OBJECTIVE:
Write out the listing exactly as it is given.

(begin)

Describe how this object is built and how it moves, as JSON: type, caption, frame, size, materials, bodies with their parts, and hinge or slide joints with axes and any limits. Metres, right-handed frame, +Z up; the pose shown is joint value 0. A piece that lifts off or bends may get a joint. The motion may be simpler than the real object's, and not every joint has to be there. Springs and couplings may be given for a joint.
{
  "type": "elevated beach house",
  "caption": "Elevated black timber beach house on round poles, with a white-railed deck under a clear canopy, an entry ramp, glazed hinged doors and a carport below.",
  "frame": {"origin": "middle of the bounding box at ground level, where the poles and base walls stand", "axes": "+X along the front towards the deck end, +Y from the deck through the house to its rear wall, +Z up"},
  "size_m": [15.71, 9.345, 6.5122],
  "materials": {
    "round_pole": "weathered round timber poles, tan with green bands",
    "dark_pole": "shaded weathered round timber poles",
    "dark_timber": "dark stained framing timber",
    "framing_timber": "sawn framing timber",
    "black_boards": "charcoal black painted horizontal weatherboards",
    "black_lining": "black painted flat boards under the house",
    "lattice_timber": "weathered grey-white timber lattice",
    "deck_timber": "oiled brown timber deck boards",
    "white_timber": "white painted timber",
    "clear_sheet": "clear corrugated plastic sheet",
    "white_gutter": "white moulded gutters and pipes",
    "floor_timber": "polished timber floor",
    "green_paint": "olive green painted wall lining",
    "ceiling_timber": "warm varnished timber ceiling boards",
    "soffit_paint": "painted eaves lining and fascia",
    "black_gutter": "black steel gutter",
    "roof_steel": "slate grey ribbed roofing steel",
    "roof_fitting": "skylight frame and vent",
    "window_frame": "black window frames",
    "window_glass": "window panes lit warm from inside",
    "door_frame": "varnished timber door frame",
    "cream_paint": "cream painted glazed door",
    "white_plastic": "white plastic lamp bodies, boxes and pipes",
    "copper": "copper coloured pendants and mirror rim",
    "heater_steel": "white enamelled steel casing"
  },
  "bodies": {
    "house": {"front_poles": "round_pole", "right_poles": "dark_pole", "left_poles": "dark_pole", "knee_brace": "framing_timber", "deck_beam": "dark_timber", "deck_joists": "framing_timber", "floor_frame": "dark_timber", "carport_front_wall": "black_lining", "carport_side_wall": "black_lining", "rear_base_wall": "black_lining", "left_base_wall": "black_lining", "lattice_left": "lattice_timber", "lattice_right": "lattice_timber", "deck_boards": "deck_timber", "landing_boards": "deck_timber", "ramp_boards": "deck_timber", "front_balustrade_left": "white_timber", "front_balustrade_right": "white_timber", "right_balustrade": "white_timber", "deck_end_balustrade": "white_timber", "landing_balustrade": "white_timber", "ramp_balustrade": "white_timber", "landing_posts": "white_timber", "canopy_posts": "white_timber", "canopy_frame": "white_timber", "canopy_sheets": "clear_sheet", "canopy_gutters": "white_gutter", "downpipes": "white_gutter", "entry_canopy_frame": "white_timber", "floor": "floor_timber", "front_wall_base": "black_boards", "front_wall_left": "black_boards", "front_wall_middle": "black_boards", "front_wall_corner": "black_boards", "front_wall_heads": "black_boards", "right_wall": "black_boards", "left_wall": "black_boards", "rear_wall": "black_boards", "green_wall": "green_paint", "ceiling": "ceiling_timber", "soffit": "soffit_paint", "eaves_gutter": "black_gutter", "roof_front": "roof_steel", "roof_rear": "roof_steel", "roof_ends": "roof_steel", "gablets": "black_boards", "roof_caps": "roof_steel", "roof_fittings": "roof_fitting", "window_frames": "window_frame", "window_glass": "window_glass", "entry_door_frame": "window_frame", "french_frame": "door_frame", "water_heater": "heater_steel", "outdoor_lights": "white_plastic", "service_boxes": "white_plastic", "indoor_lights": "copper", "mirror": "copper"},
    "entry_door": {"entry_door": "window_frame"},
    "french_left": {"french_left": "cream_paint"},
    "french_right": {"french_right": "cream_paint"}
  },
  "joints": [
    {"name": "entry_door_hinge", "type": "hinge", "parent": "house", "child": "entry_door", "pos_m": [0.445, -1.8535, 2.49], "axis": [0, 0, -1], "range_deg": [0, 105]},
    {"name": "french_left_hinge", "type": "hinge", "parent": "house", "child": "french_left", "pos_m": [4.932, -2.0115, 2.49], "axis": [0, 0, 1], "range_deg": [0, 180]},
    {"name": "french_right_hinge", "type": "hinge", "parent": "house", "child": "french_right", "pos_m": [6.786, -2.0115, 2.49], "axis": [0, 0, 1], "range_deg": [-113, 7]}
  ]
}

(end)

OUTPUT OF THE TASK:
Describe how this object is built and how it moves, as JSON: type, caption, frame, size, materials, bodies with their parts, and hinge or slide joints with axes and any limits. Metres, right-handed frame, +Z up; the pose shown is joint value 0. A piece that lifts off or bends may get a joint. The motion may be simpler than the real object's, and not every joint has to be there. Springs and couplings may be given for a joint.
{
  "type": "elevated beach house",
  "caption": "Elevated black timber beach house on round poles, with a white-railed deck under a clear canopy, an entry ramp, glazed hinged doors and a carport below.",
  "frame": {"origin": "middle of the bounding box at ground level, where the poles and base walls stand", "axes": "+X along the front towards the deck end, +Y from the deck through the house to its rear wall, +Z up"},
  "size_m": [15.71, 9.345, 6.5122],
  "materials": {
    "round_pole": "weathered round timber poles, tan with green bands",
    "dark_pole": "shaded weathered round timber poles",
    "dark_timber": "dark stained framing timber",
    "framing_timber": "sawn framing timber",
    "black_boards": "charcoal black painted horizontal weatherboards",
    "black_lining": "black painted flat boards under the house",
    "lattice_timber": "weathered grey-white timber lattice",
    "deck_timber": "oiled brown timber deck boards",
    "white_timber": "white painted timber",
    "clear_sheet": "clear corrugated plastic sheet",
    "white_gutter": "white moulded gutters and pipes",
    "floor_timber": "polished timber floor",
    "green_paint": "olive green painted wall lining",
    "ceiling_timber": "warm varnished timber ceiling boards",
    "soffit_paint": "painted eaves lining and fascia",
    "black_gutter": "black steel gutter",
    "roof_steel": "slate grey ribbed roofing steel",
    "roof_fitting": "skylight frame and vent",
    "window_frame": "black window frames",
    "window_glass": "window panes lit warm from inside",
    "door_frame": "varnished timber door frame",
    "cream_paint": "cream painted glazed door",
    "white_plastic": "white plastic lamp bodies, boxes and pipes",
    "copper": "copper coloured pendants and mirror rim",
    "heater_steel": "white enamelled steel casing"
  },
  "bodies": {
    "house": {"front_poles": "round_pole", "right_poles": "dark_pole", "left_poles": "dark_pole", "knee_brace": "framing_timber", "deck_beam": "dark_timber", "deck_joists": "framing_timber", "floor_frame": "dark_timber", "carport_front_wall": "black_lining", "carport_side_wall": "black_lining", "rear_base_wall": "black_lining", "left_base_wall": "black_lining", "lattice_left": "lattice_timber", "lattice_right": "lattice_timber", "deck_boards": "deck_timber", "landing_boards": "deck_timber", "ramp_boards": "deck_timber", "front_balustrade_left": "white_timber", "front_balustrade_right": "white_timber", "right_balustrade": "white_timber", "deck_end_balustrade": "white_timber", "landing_balustrade": "white_timber", "ramp_balustrade": "white_timber", "landing_posts": "white_timber", "canopy_posts": "white_timber", "canopy_frame": "white_timber", "canopy_sheets": "clear_sheet", "canopy_gutters": "white_gutter", "downpipes": "white_gutter", "entry_canopy_frame": "white_timber", "floor": "floor_timber", "front_wall_base": "black_boards", "front_wall_left": "black_boards", "front_wall_middle": "black_boards", "front_wall_corner": "black_boards", "front_wall_heads": "black_boards", "right_wall": "black_boards", "left_wall": "black_boards", "rear_wall": "black_boards", "green_wall": "green_paint", "ceiling": "ceiling_timber", "soffit": "soffit_paint", "eaves_gutter": "black_gutter", "roof_front": "roof_steel", "roof_rear": "roof_steel", "roof_ends": "roof_steel", "gablets": "black_boards", "roof_caps": "roof_steel", "roof_fittings": "roof_fitting", "window_frames": "window_frame", "window_glass": "window_glass", "entry_door_frame": "window_frame", "french_frame": "door_frame", "water_heater": "heater_steel", "outdoor_lights": "white_plastic", "service_boxes": "white_plastic", "indoor_lights": "copper", "mirror": "copper"},
    "entry_door": {"entry_door": "window_frame"},
    "french_left": {"french_left": "cream_paint"},
    "french_right": {"french_right": "cream_paint"}
  },
  "joints": [
    {"name": "entry_door_hinge", "type": "hinge", "parent": "house", "child": "entry_door", "pos_m": [0.445, -1.8535, 2.49], "axis": [0, 0, -1], "range_deg": [0, 105]},
    {"name": "french_left_hinge", "type": "hinge", "parent": "house", "child": "french_left", "pos_m": [4.932, -2.0115, 2.49], "axis": [0, 0, 1], "range_deg": [0, 180]},
    {"name": "french_right_hinge", "type": "hinge", "parent": "house", "child": "french_right", "pos_m": [6.786, -2.0115, 2.49], "axis": [0, 0, 1], "range_deg": [-113, 7]}
  ]
}